De niña pop a mujer country
El Palau de la Música acogió a una Norah Jones más sensual
La primera vez que pisó el Palau de la Música, Norah Jones era una chica tímida y menuda abrumada por el éxito. Se esforzaba en desmentir los esfuerzos de márketing de la discográfica sobre su estreno --"no voy de nueva diva del jazz", insistía-- y pedía que no la vincularan al apellido de un padre, Ravi Shankar, con el que no tiene contacto.
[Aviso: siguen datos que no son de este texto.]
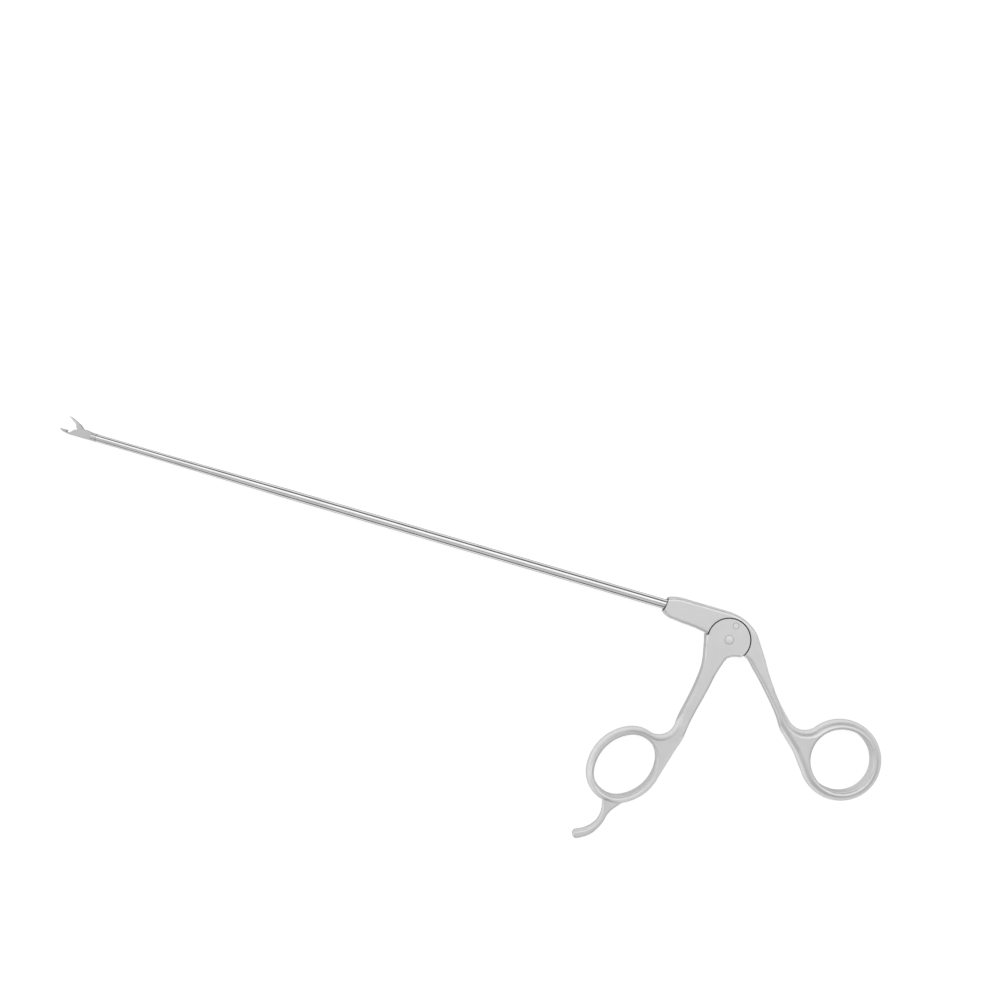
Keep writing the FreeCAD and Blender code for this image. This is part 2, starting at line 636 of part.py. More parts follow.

El viernes volvió al Palau con su tercer disco bajo el brazo, Not too late. De lo de su padre ya nadie se acuerda, y aún menos del asunto del jazz. Norah Jones, tacón alto, traje corto y rojo, es una persona distinta. Más segura, más estrella. Ha crecido.
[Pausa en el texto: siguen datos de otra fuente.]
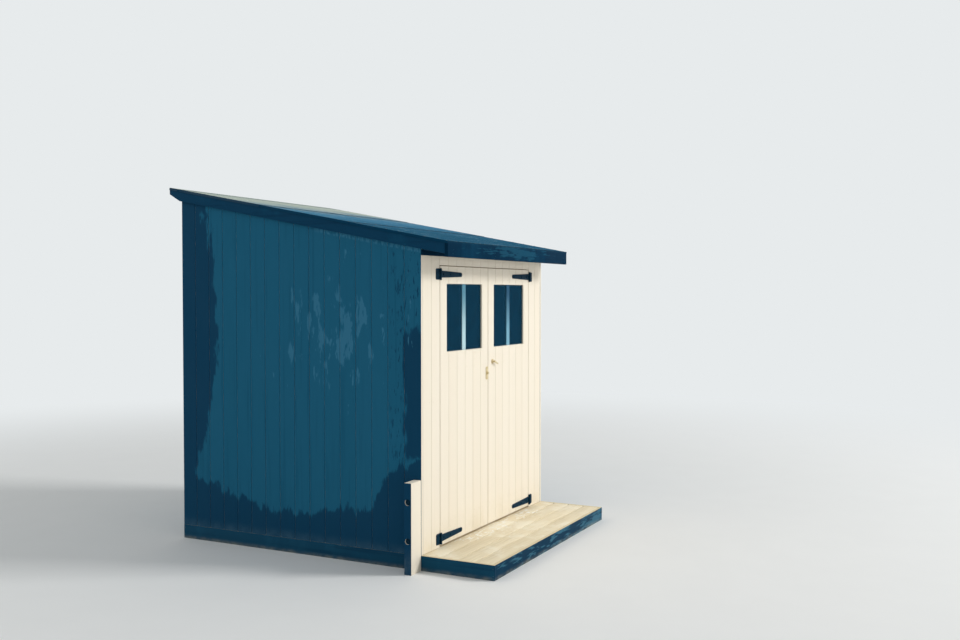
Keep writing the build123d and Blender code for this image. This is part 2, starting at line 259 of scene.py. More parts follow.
# numbers of boards in the rows, and gaps between planks, which the finishes follow as well
boardCounts = {
    "side": 16, "back": 15, "strip": 2, "overDoor": 12, "apron": 4, "floor": 16, "roof": 19, "leaf": 6,
}
plankGaps = {"apron": 0.004, "floor": 0.0015}

hairline = 0.0001  # places nearer than this are the same
closeBy = 0.001  # and nearer than this are at the same edge
most = 0.9  # of a length or a normal: enough to count as all of it
smoothAngle = math.radians(35)

# sizes that the pieces share, read from the frame
wallLow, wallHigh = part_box("left_wall")[0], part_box("right_wall")[1]
feltPoints = [point.co for point in nodes["roof_felt"].data.vertices]
eavesY, tailY = min(p.y for p in feltPoints), max(p.y for p in feltPoints)
eavesTop = max(p.z for p in feltPoints if p.y < eavesY + closeBy)
tailTop = max(p.z for p in feltPoints if p.y > tailY - closeBy)
roofSlope = (tailTop - eavesTop) / (tailY - eavesY)
roofAngle = math.atan(roofSlope)
roofDepths = {"felt": 0.004, "boards": 0.022, "rafters": 0.082}  # under the felt's top, square to the slope
leafLow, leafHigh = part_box("right_door_leaf")
leafPitch = (leafHigh.x - leafLow.x) / boardCounts["leaf"]
glassLow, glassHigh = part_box("right_door_glass")
ledgeLow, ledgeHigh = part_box("right_door_ledges")
rebate = 0.009  # of the panes in the leaves
openLow = Vector((glassLow.x + rebate, leafLow.y, glassLow.z + rebate))
openHigh = Vector((glassHigh.x - rebate, leafHigh.y, glassHigh.z - rebate))


def pitchOf(node, axis, row, gap=0.0):
    low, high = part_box(node)
    return (high[axis] - low[axis] + gap) / boardCounts[row]


def plankPitch(deck):
    return pitchOf(deck + "_deck", 1, deck, plankGaps[deck])


def roofZ(y, depth=0.0):
    return eavesTop + (y - eavesY) * roofSlope - depth / math.cos(roofAngle)


def alongSlope(y):
    return (y - eavesY) / math.cos(roofAngle)


def onAxis(axis, length):
    vector = Vector((0, 0, 0))
    vector[axis] = length
    return vector


def makeActive(*pieces):
    # selects only these; the last one is active
    bpy.ops.object.select_all(action='DESELECT')
    for piece in pieces:
        piece.select_set(True)
    bpy.context.view_layer.objects.active = pieces[-1]


def applyPlace(piece):
    makeActive(piece)
    bpy.ops.object.transform_apply(location=True, rotation=True, scale=True)


def applyModifier(piece, modifier):
    makeActive(piece)
    bpy.ops.object.modifier_apply(modifier=modifier.name)


def addBlock(name, low, high):
    # a block between two corners, to be shaped further
    bpy.ops.object.select_all(action='DESELECT')
    bpy.ops.mesh.primitive_cube_add(size=1, location=[(a + b) / 2 for a, b in zip(low, high)])
    piece = bpy.context.object
    piece.name = name
    piece.scale = [b - a for a, b in zip(low, high)]
    applyPlace(piece)
    return piece


def selectPart(piece, kind, test):
    # goes to edit mode with the vertices, edges or faces that pass the test
    makeActive(piece)
    bpy.ops.object.mode_set(mode='EDIT')
    bpy.ops.mesh.select_mode(type=kind)
    bpy.ops.mesh.select_all(action='DESELECT')
    bpy.ops.object.mode_set(mode='OBJECT')
    points = piece.data.vertices
    if kind == 'EDGE':
        for edge in piece.data.edges:
            edge.select = test(points[edge.vertices[0]].co, points[edge.vertices[1]].co)
    elif kind == 'FACE':
        for face in piece.data.polygons:
            face.select = test(face.center, face.normal)
    else:
        for point in points:
            point.select = test(point.co)
    bpy.ops.object.mode_set(mode='EDIT')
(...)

Las armas de Norah son las de siempre. Una voz cálida y cercana, unas maneras suaves, unas canciones bonitas. Pero su entrada a escena, con una guitarra eléctrica en sus pequeñas manos, sugería que en Norah Jones hay algo más, una dureza recién encontrada. Un lado oscuro que no conocíamos. Tiene, ella también, su momento anti-Administración Bush, My dear country. Algo tibio, pero lo tiene. Como las Dixie Chicks. Norah Jones se ha decidido definitivamente por la música country y se lo toma muy en serio. En las visitas anteriores, había jugado a ser los Rolling Stones y AC/DC con versiones más bien inocentes. Esa noche interpretó a Hank Williams, estrella maldita del country, y lo hizo con reverencia. Y en las canciones a dúo con el cantautor M Ward, telonero excepcional, se invocaba el espíritu de Johnny Cash y su mujer June Carter. Claro que M Ward, solo con su guitarra, pasaba de conmovedor a amenazante. Un artista imprevisible. Norah Jones, en cambio, funcionó siempre sobre el guión. A la salida, un encargado de la venta del merchandising de la gira preguntaba a los primeros espectadores que se marchaban del Palau: "¿Qué canción está tocando?" Una versión de Tom Waits. "Ah, pues entonces es que ya se ha acabado el concierto. Esa siempre es la última que toca".